The Hemp Connection + women's health tips

Talking your PCOS down out of a tree

Last month I had the opportunity to spend a week with 5 women with PCOS at Green Mountain at Fox Run's first ever PCOS week. I learned a tremendous amount from them, maybe even more than I went to teach to them, about the syndrome.

One of the most important insights I gained, was why it can be so difficult to lose weight once you've decided to change your eating and exercise habits.

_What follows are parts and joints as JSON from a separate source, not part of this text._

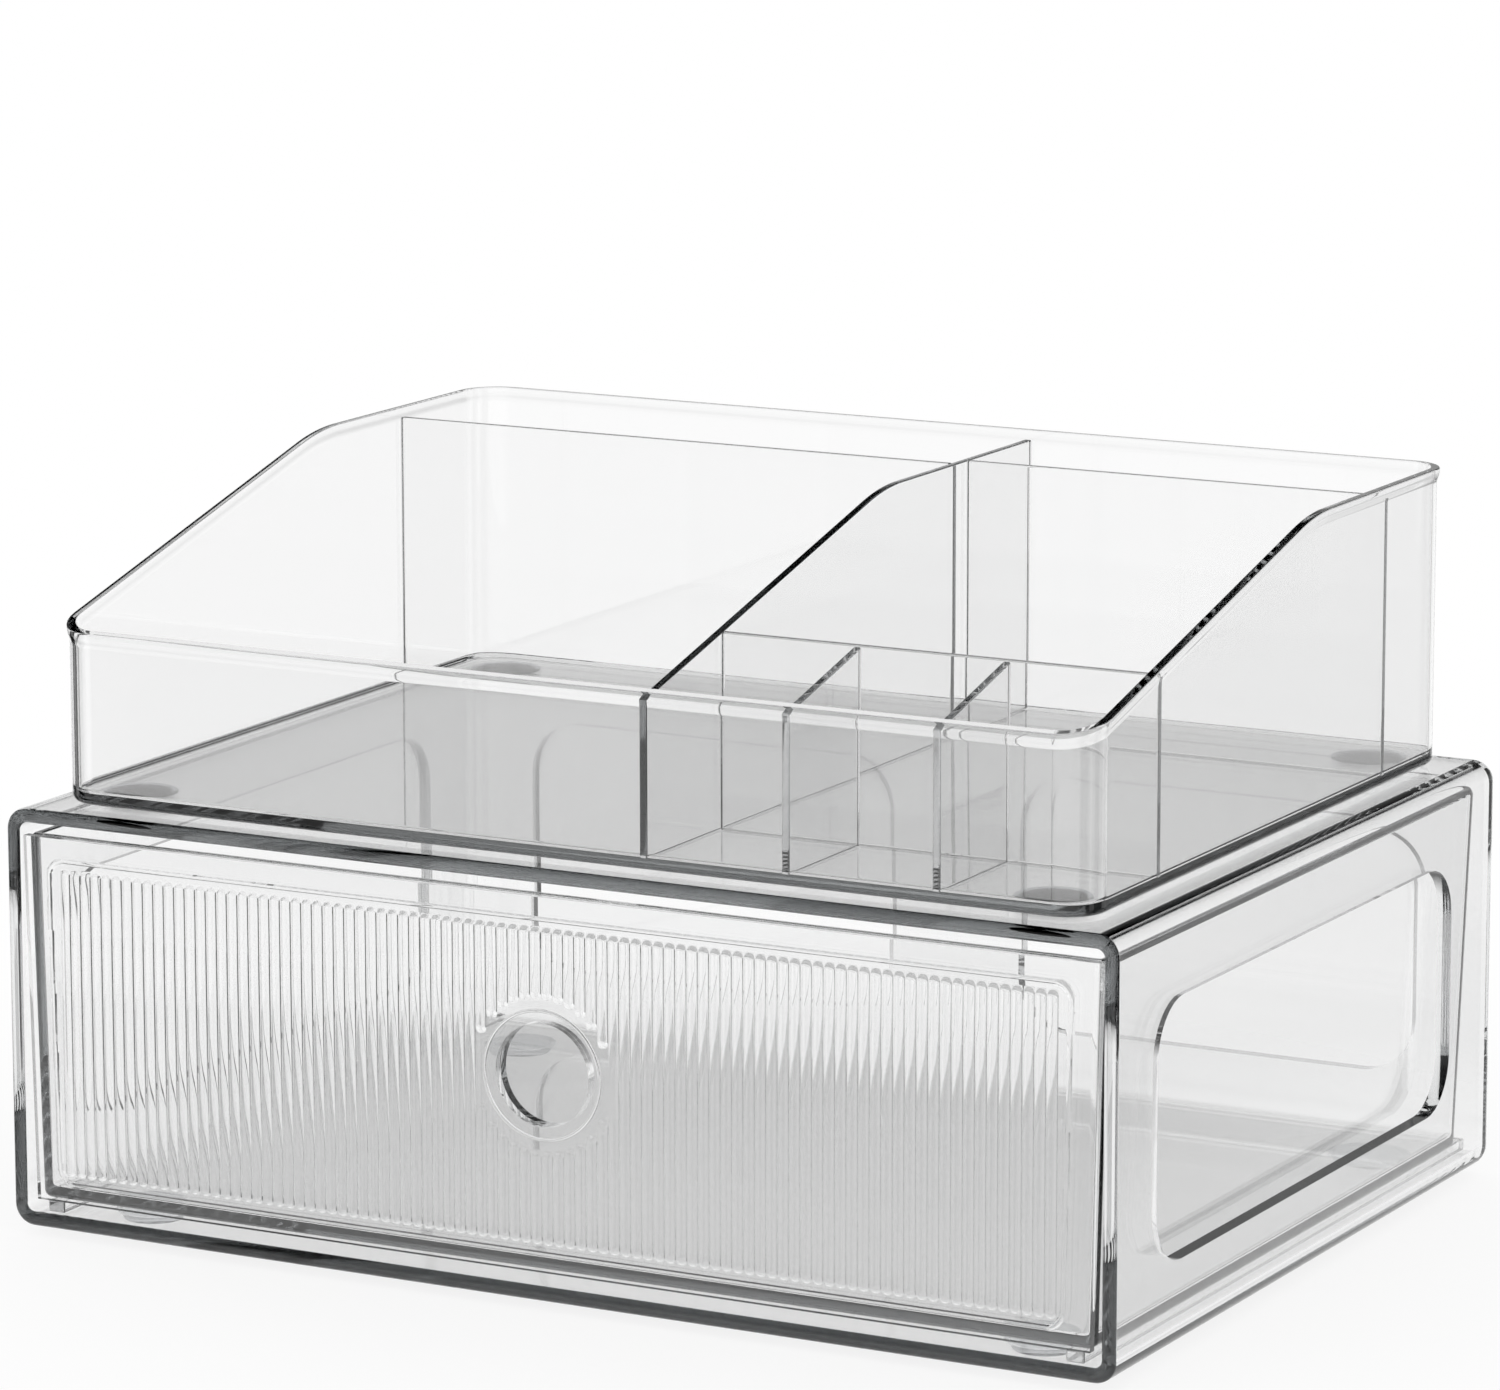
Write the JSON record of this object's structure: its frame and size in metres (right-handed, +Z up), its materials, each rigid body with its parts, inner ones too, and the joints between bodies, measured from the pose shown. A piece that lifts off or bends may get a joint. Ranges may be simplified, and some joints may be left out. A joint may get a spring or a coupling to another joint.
{
  "type": "makeup organizer",
  "caption": "Clear plastic makeup organizer: a windowed box with a ribbed-front sliding drawer, and a lift-off divided tray with sloping sides on top.",
  "frame": {"origin": "centre of the footprint, on the surface that the cabinet's pads stand on", "axes": "+Z up, +X to the right as seen from the front, the drawer opens towards -Y"},
  "size_m": [0.25, 0.187, 0.1529],
  "materials": {
    "clear_cabinet": "crystal-clear moulded acrylic, polished",
    "clear_drawer": "crystal-clear moulded acrylic, polished, ribbed front",
    "clear_tray": "crystal-clear moulded acrylic, polished",
    "silicone": "translucent soft anti-slip pad"
  },
  "bodies": {
    "cabinet": {"cabinet_shell": "clear_cabinet", "drawer_runner_left": "clear_cabinet", "drawer_runner_right": "clear_cabinet", "cabinet_pad_front_left": "silicone", "cabinet_pad_front_right": "silicone", "cabinet_pad_rear_left": "silicone", "cabinet_pad_rear_right": "silicone"},
    "drawer": {"drawer_tub": "clear_drawer", "drawer_front_panel": "clear_drawer"},
    "tray": {"tray_shell": "clear_tray", "tray_partition": "clear_tray", "tray_back_wall_left": "clear_tray", "tray_back_wall_right": "clear_tray", "tray_cross_wall": "clear_tray", "tray_divider_left": "clear_tray", "tray_divider_right": "clear_tray", "tray_pad_front_left": "silicone", "tray_pad_front_right": "silicone", "tray_pad_rear_left": "silicone", "tray_pad_rear_right": "silicone"}
  },
  "joints": [
    {"name": "drawer_slide", "type": "slide", "parent": "cabinet", "child": "drawer", "axis": [0, -1, 0], "range_m": [0, 0.14]},
    {"name": "tray_lift", "type": "slide", "parent": "cabinet", "child": "tray", "axis": [0, 0, 1], "range_m": [0, 0.045]}
  ]
}
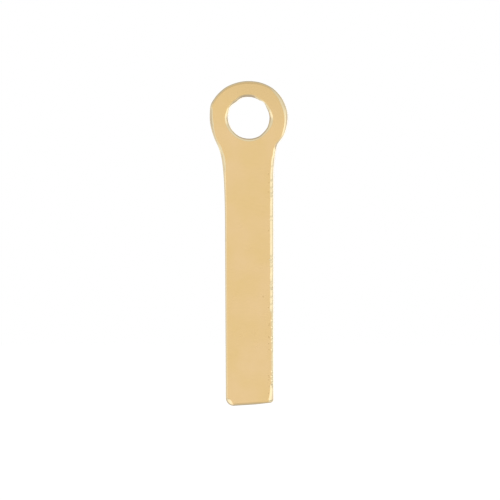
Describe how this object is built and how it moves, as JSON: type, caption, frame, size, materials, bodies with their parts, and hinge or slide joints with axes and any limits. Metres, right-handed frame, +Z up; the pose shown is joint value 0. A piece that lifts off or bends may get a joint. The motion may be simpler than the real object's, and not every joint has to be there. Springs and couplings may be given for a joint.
{
  "type": "alphabet letter charm",
  "caption": "Flat gold letter charm: a straight upright bar with a round eye at its top to hang it by.",
  "frame": {"origin": "centre of the hanging hole, halfway through the sheet", "axes": "+Z up, from the foot of the bar towards the eye; -Y out of the front face; +X to the right as seen from the front"},
  "size_m": [0.002, 0.0006, 0.0085],
  "materials": {
    "gold": "bonded layer of pale yellow gold, softly polished, with a fine satin waviness",
    "brass": "cut edge of the sheet, bright where the punch burnished it and duller where it broke through"
  },
  "bodies": {
    "root": {"brass_core": "brass", "front_gold_layer": "gold", "back_gold_layer": "gold"}
  },
  "joints": []
}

Insulin has a lot to do with it.

Your body is constantly taking in data, recording the temperature, the light level, energy levels, etc., and adjusting itself to be able to meet the demands of the situations it's recording. When it comes to hormones, it often records and hangs on to information from weeks before. It's as if it wants to be sure it's ready to handle the worst case scenario it's going to have to be asked to deal with. So…if you've been binge eating, and you've changed your habits, information it's taken in about that binge, if it occurred in your recent past, is still in the database. Your body is likely to want to make more insulin than it currently needs, just in case it's asked to have to handle a binge session like one it remembers you engaged in.

If you continue your new eating habits, consistently, that will register positively, your body will trust that it needs to make less insulin, and your lab values will improve.

The challenging part is being patient with your body while the new data has a chance to be recorded and acted on.

If you've got high insulin levels and all of a sudden you decide to go on a diet, or exercise at high levels, the insulin levels won't automatically adjust. It can be very easy to create a hypoglycemic state if you take on too much too soon. And, as your blood sugar levels drop, your hunger and carbohydrate cravings are likely going to be triggered to correct the situation.

Hypoglycemia is a stressful situation for the body, so when this scenario kicks in, it also triggers the release of stress hormones. Cortisol, one of the major stress hormones, is made with cholesterol. As are estrogen, testosterone, and progesterone. If choices you are making are demanding of the body that it makes more cortisol, it's going to be hard for it to make the other three hormones in the proper proportions.

The other thing that is common with PCOS is an intelligent, driven, all-or-nothing tending personality. When you decide to take on diet and exercise, it can be in an extreme fashion. When weight doesn't come off as planned, you can be very hard on yourself, raising your stress levels, possibly bingeing out of frustration.

And thus the cycle starts, all over again.

Hence the title of this post. How do you back yourself out of such a situation?

Ohhhh…you all are going to hate this, but the key word is"moderation". Be gentle with yourself. Rather than taking on an extreme exercise plan and a rigid diet, focus on small simple changes and working to turn them into habits. Be patient. Understand that the changes you're implementing on the outside take time to be registered by your internal hormone control systems.

Probably key? Remember this: THE DAYS YOU FEEL THE LEAST LIKE STICKING WITH YOUR NEW HABITS ARE THE DAYS IT IS MOST IMPORTANT TO DO JUST THAT. It's tempting to blame a bad day on something you've done, to take it personally, rather than let your body do what it does best when it's not interfered with. By bingeing and not exercising on a day you feel badly, you prolong the time it's going to take to get things back into balance.